Midnight Oil’s environmental and political emphasis was not just empty rhetoric. On the tour supporting Blue Sky Mining, the band, in New York to play at Radio City Music Hall, pulled up on a flatbed truck at Exxon’s nearby headquarters, unfurled a banner that read “Midnight Oil makes you dance, Exxon oil makes us sick” and played a 30-minute lunch-hour set to protest the prior year’s Exxon Valdez spill. Peter Garrett. the band’s 6’4” shaved-head frontman was the President of the Australian Conservation Foundation in 1989–1993 and 1998–2002, and during 1993–1998 he was on the International Board of Greenpeace. He also served in the Australian House of Representatives and in the Cabinet as Minister for the Environment, Heritage and the Arts and later as Minister for School Education, Early Childhood and Youth.

David Letterman loved Midnight Oil, and I loved Dave. He usually introduced them with some crack about how Garrett scared him, and referred to them as “bushmen,” which seemed funny at the time, but hasn’t really aged well. Here’s a video of their performances on his show, and in the last one, you can hear some of Dave’s comments.

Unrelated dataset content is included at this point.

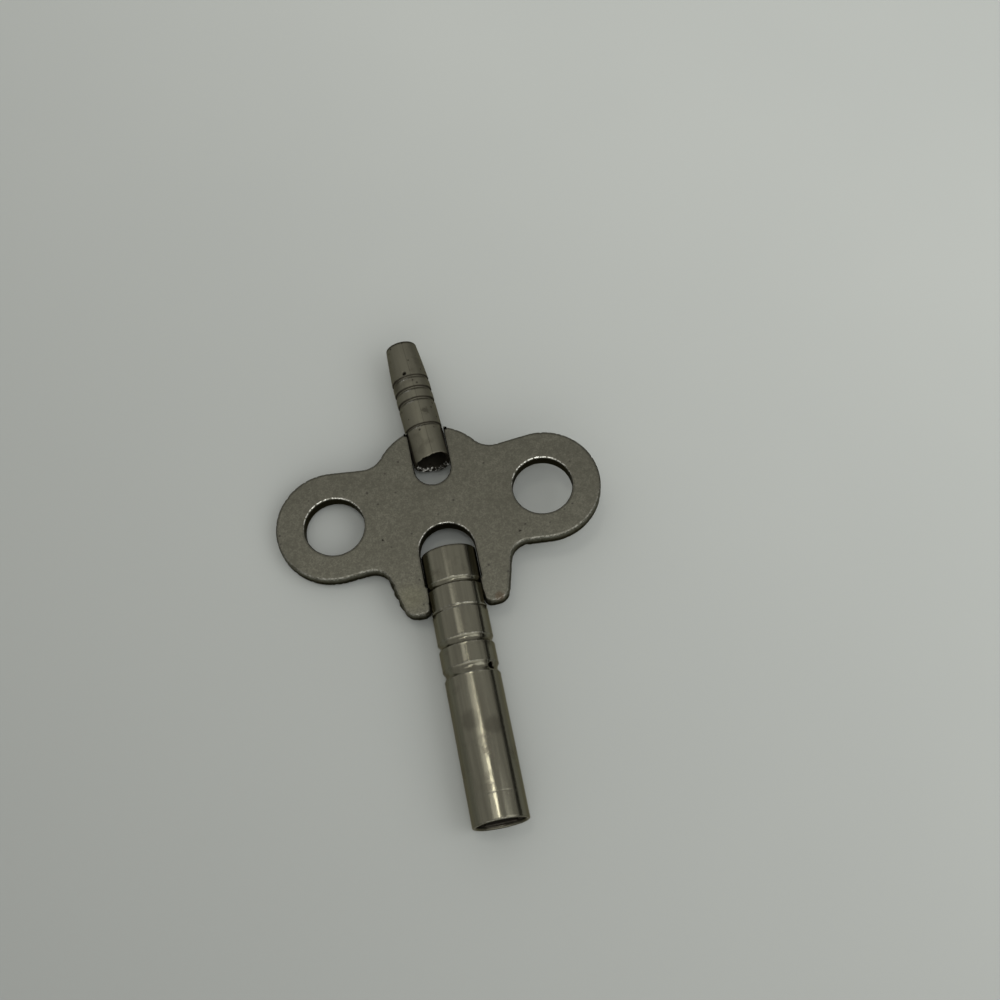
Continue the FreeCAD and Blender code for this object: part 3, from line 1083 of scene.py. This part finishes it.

Being who I am, I did go back and get copies of most of the band’s albums before Diesel and Dust, and they didn’t totally grab me, and I didn’t listen to them much. They seemed to be searching for a style, mixing punk, pop and even prog influences that really came together in a trio of albums that started with Diesel, continued with Blue Sky and ended up with its successor, Earth and Sun and Moon (with a fine live set that was released during this period). After that, although they put out some good music, to my ears they never again reached the peak of that three album run. They are a band that I have never seen live, and regret it.

Midnight Oil disbanded in 2002, when Garrett left the band, although they reformed intermittently for benefit shows. They reunited for a world tour in 2017 (somehow, I missed their NY dates) and are touring Europe and the UK later this year.